Ces textes ont une tonalité fort différente de celle de l’intervention télévisée d’Ariel Sharon à l’occasion du début du processus de retrait le 15 aôut. Cette image d’un double discours, selon qu’il est destiné à l’opinion publique internationale ou aux colons israéliens, est renforcée par la lecture dans The Independent d’extraits du discours que le président israélien Moshe Katzav a adressé aux colons de Gaza le jour du début des opérations d’évacuation. Il lance un grand appel à l’unité nationale et agite pour cela la menace arabe « venant de l’Est ». Il appelle au rassemblement des colons et du reste de la population juive d’Israël pour réaliser le rêve sioniste. Ces concepts sont, à dessein, flous et peuvent avoir de nombreuses interprétations possibles, difficile d’en déduire des intentions politiques précises. Toutefois, une chose est claire : il ne s’agit pas du message de paix que les relais d’Israël délivrent dans le reste du monde.

S’appuyant sur les discours de la diplomatie israélienne, les partisans d’Ariel Sharon expriment leur soutien à sa politique. Le haut représentant de l’Union européenne pour la Politique étrangère et de sécurité commune, Javier Solana, se félicite dans Ha’aretz, puis Le Figaro, du retrait de Gaza. Il assure Tel-Aviv de son soutien contre les opposants au plan Sharon, assimilés là encore aux ultra-nationalistes, et affirme que ce plan est un moyen de relancer la « feuille de route ». Pourtant, celle-ci prévoyait un gel de la colonisation des territoires palestiniens par Israël alors que le retrait de Gaza va de paire avec la construction du Mur d’annexion et de nouvelles implantations en Cisjordanie. En outre, le plan Sharon ne prévoit pas de nouvelles évacuations territoriales.
Toujours dans Le Figaro, l’ancien ministre socialiste français, Jack Lang, et le responsable du Conseil représentatif des institutions juives de France (CRIF) et de SOS-Racisme, Patrick Klugman, assurent que non seulement ce retrait permet une relance de la feuille de route, mais qu’il est compatible avec l’Initiative de Genève de Yossi Beilin et Yasser Abed Rabo. Un point de vue que Beilin lui-même n’osait pas vraiment adopter dans son texte d’explication publié dans Ha’aretz sur le soutien de son parti à Ariel Sharon. Partant de cette analyse, les deux auteurs appellent le « peuple de gauche » à soutenir le général Ariel Sharon, pourtant idéologue du colonialisme et criminel de guerre avéré par la justice de son propre pays. Cet appel, publié juste avant l’université d’été du Parti socialiste français à La Rochelle, ne semble pas y avoir fait débat… peut-être parce qu’il a été publié dans Le Figaro, journal peu lu par le « peuple de gauche ».

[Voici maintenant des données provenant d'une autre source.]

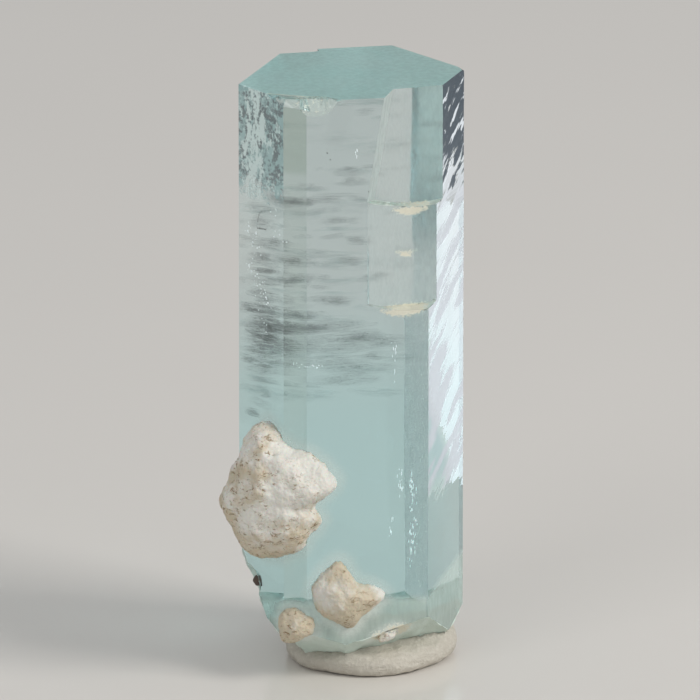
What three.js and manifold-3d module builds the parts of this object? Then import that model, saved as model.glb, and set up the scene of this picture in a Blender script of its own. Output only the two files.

Aux États-Unis, l’ancien coordinateur pour le Proche-Orient de l’administration Clinton, Dennis Ross, appelle l’administration Bush à soutenir le plan Sharon. Dans le Boston Globe, il vante l’acte politique courageux du général Sharon et estime que désormais c’est aux Palestiniens de faire un pas. Il appelle le gouvernement de Mahmoud Abbas à se montrer plus agressif vis-à-vis des groupes armés et invite Washington à soutenir financièrement cette politique. Si les Palestiniens peuvent voir les bénéfices économiques de la lutte contre les groupes armés, Abbas aura davantage de possibilité d’agir dans le sens souhaité aux États-Unis et en Israël. Le ministre palestiniens des Affaires étrangères, Nasser Al-Kidwa, réclame lui aussi une aide économique internationale dans Nezavissimaïa Gazeta sans aborder pour autant la question des groupes armés. Tentant de renverser les présupposés développés dans la presse occidentale, il rappelle que c’est avant tout l’occupation israélienne qui est la cause du problème et que celle-ci n’a pas pris fin.

Sur le site arabophone, Islam online, le rédacteur en chef du Monde diplomatique, Alain Gresh, dénonce l’analyse répandue dans la presse occidentale sur les bienfaits du plan Sharon. Il affirme que ce retrait n’est qu’une opération de poudre aux yeux visant à distraire l’attention internationale et à mieux prendre le contrôle de la Cisjordanie. L’auteur prétend que les Palestiniens ne sont pas dupes et que si Tel-Aviv poursuit dans cette voie sans rien accorder de plus, une nouvelle Intifada éclatera. Le directeur de l’Institut du Proche-Orient de Moscou, Evgueni Sanatovsky, partage ce point de vue. Dans Gazeta, il estime que ce retrait est surtout utile au clan Sharon pour masquer la politique de privatisation en Israël dont il bénéficie et les affaires de corruption dans lequel il est empétré. Il estime que l’Intifada est inévitable et que les territoires palestiniens vont éclater en petits potentats aux mains de seigneurs de guerre, comme cela s’est passé en Afghanistan après le retrait soviétique.